-- start Source material --

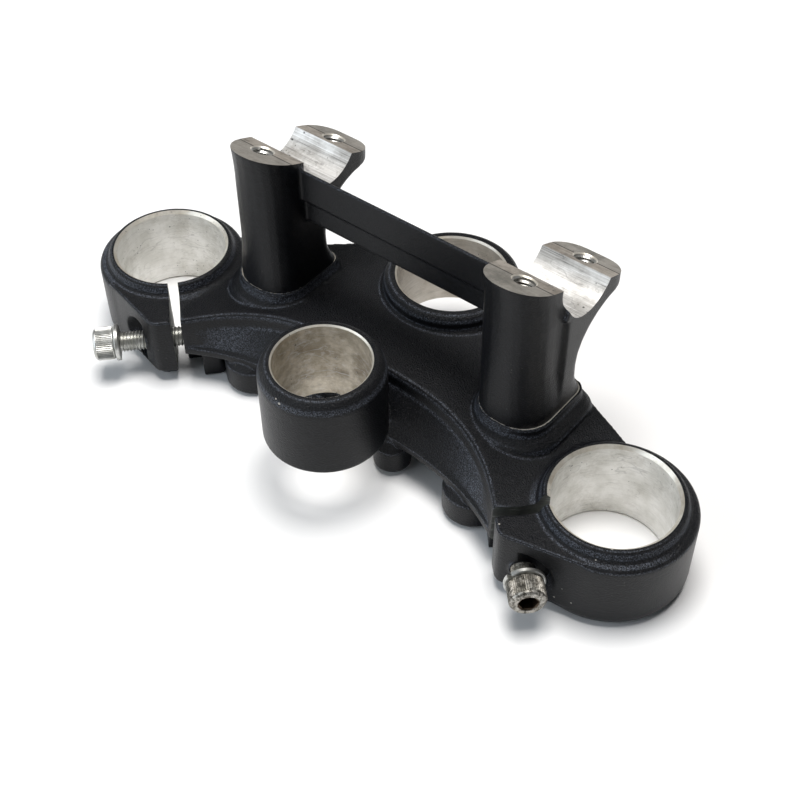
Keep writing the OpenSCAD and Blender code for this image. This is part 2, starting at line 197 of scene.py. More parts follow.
# %% Bare metal
def bare_metal(name, light, dark, stain, marks, rough, streak=0.2, loops=(0.0, 0.05), pits=0.7,
               metallic=0.75, lines=None):
    t = Tree(name)
    cloud = t.steps(t.noise(110, 6.0, 0.68), 0.38, 0.62)
    colour = t.blend(cloud, light, dark)
    patch = t.steps(t.noise(42, 7.0, 0.75), 0.50, 0.66)
    colour = t.blend(t.maths("MULTIPLY", patch, 0.8), colour, stain)
    mark = t.noise(1.0, 3.0, 0.6, vector=t.stretched(marks))
    colour = t.blend(t.maths("MULTIPLY", t.steps(mark, 0.55, 0.75), streak), colour, grey(0.04))
    colour = t.blend(t.maths("MULTIPLY", t.steps(mark, 0.45, 0.28), streak), colour, grey(0.9))
    share, tone = loops
    for scale, where in ((95, 60), (210, 85)):
        soft = t.noise(scale, 2.5, 0.5, vector=t.stretched((0.55, 0.55, 1.7)))
        contour = t.steps(t.maths("ABSOLUTE", t.maths("SUBTRACT", soft, 0.5)), 0.012, 0.003)
        shown = t.maths("MULTIPLY", contour, t.steps(t.noise(where, 2.0), 0.45, 0.60))
        colour = t.blend(t.maths("MULTIPLY", shown, share), colour, grey(tone))
    for scale, size in ((170, 0.085), (430, 0.12)):
        near = t.add("TexVoronoi", {"Vector": t.place, "Scale": float(scale)}).outputs["Distance"]
        pit = t.maths("MULTIPLY", t.steps(near, size, size * 0.6), t.steps(t.noise(75, 2.0), 0.50, 0.58))
        colour = t.blend(t.maths("MULTIPLY", pit, pits), colour, grey(0.015))
    if lines is not None:
        colour = lines(t, colour)
    gloss = t.add("MapRange", {"Value": t.maths("ADD", mark, cloud), "From Max": 2.0,
                               "To Min": rough - 0.1, "To Max": rough + 0.16}).outputs[0]
    normal = t.bump(t.maths("ADD", mark, t.noise(900, 4.0)), 0.5, 0.00008)
    return t.finish(Base_Color=colour, Metallic=metallic, Roughness=gloss, Normal=normal)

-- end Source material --

§ Exercise objective: Reproduce all data above, unchanged.

§ Solution to this problem:
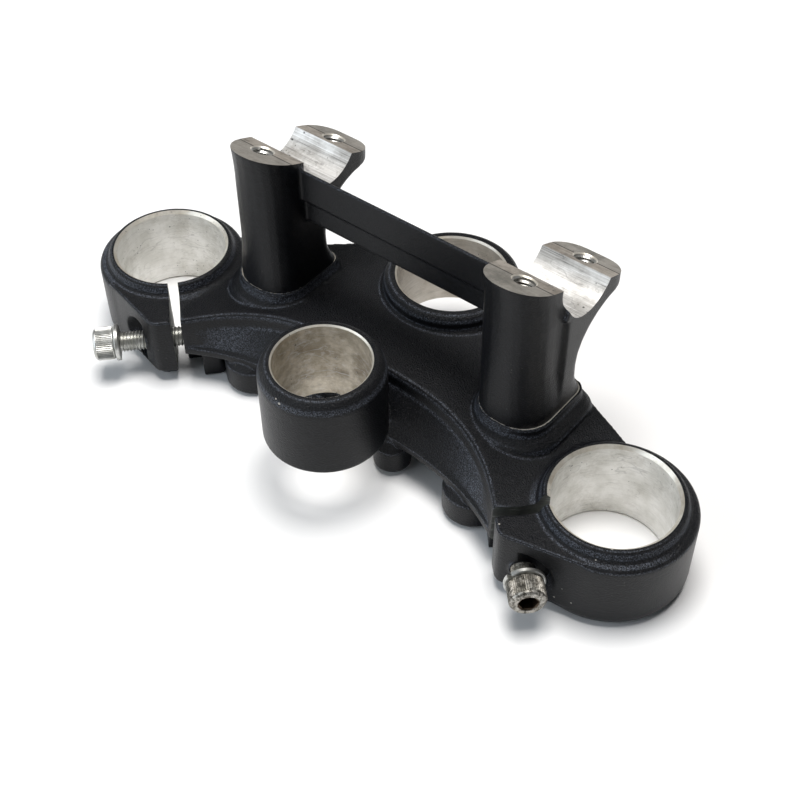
Keep writing the OpenSCAD and Blender code for this image. This is part 2, starting at line 197 of scene.py. More parts follow.
# %% Bare metal
def bare_metal(name, light, dark, stain, marks, rough, streak=0.2, loops=(0.0, 0.05), pits=0.7,
               metallic=0.75, lines=None):
    t = Tree(name)
    cloud = t.steps(t.noise(110, 6.0, 0.68), 0.38, 0.62)
    colour = t.blend(cloud, light, dark)
    patch = t.steps(t.noise(42, 7.0, 0.75), 0.50, 0.66)
    colour = t.blend(t.maths("MULTIPLY", patch, 0.8), colour, stain)
    mark = t.noise(1.0, 3.0, 0.6, vector=t.stretched(marks))
    colour = t.blend(t.maths("MULTIPLY", t.steps(mark, 0.55, 0.75), streak), colour, grey(0.04))
    colour = t.blend(t.maths("MULTIPLY", t.steps(mark, 0.45, 0.28), streak), colour, grey(0.9))
    share, tone = loops
    for scale, where in ((95, 60), (210, 85)):
        soft = t.noise(scale, 2.5, 0.5, vector=t.stretched((0.55, 0.55, 1.7)))
        contour = t.steps(t.maths("ABSOLUTE", t.maths("SUBTRACT", soft, 0.5)), 0.012, 0.003)
        shown = t.maths("MULTIPLY", contour, t.steps(t.noise(where, 2.0), 0.45, 0.60))
        colour = t.blend(t.maths("MULTIPLY", shown, share), colour, grey(tone))
    for scale, size in ((170, 0.085), (430, 0.12)):
        near = t.add("TexVoronoi", {"Vector": t.place, "Scale": float(scale)}).outputs["Distance"]
        pit = t.maths("MULTIPLY", t.steps(near, size, size * 0.6), t.steps(t.noise(75, 2.0), 0.50, 0.58))
        colour = t.blend(t.maths("MULTIPLY", pit, pits), colour, grey(0.015))
    if lines is not None:
        colour = lines(t, colour)
    gloss = t.add("MapRange", {"Value": t.maths("ADD", mark, cloud), "From Max": 2.0,
                               "To Min": rough - 0.1, "To Max": rough + 0.16}).outputs[0]
    normal = t.bump(t.maths("ADD", mark, t.noise(900, 4.0)), 0.5, 0.00008)
    return t.finish(Base_Color=colour, Metallic=metallic, Roughness=gloss, Normal=normal)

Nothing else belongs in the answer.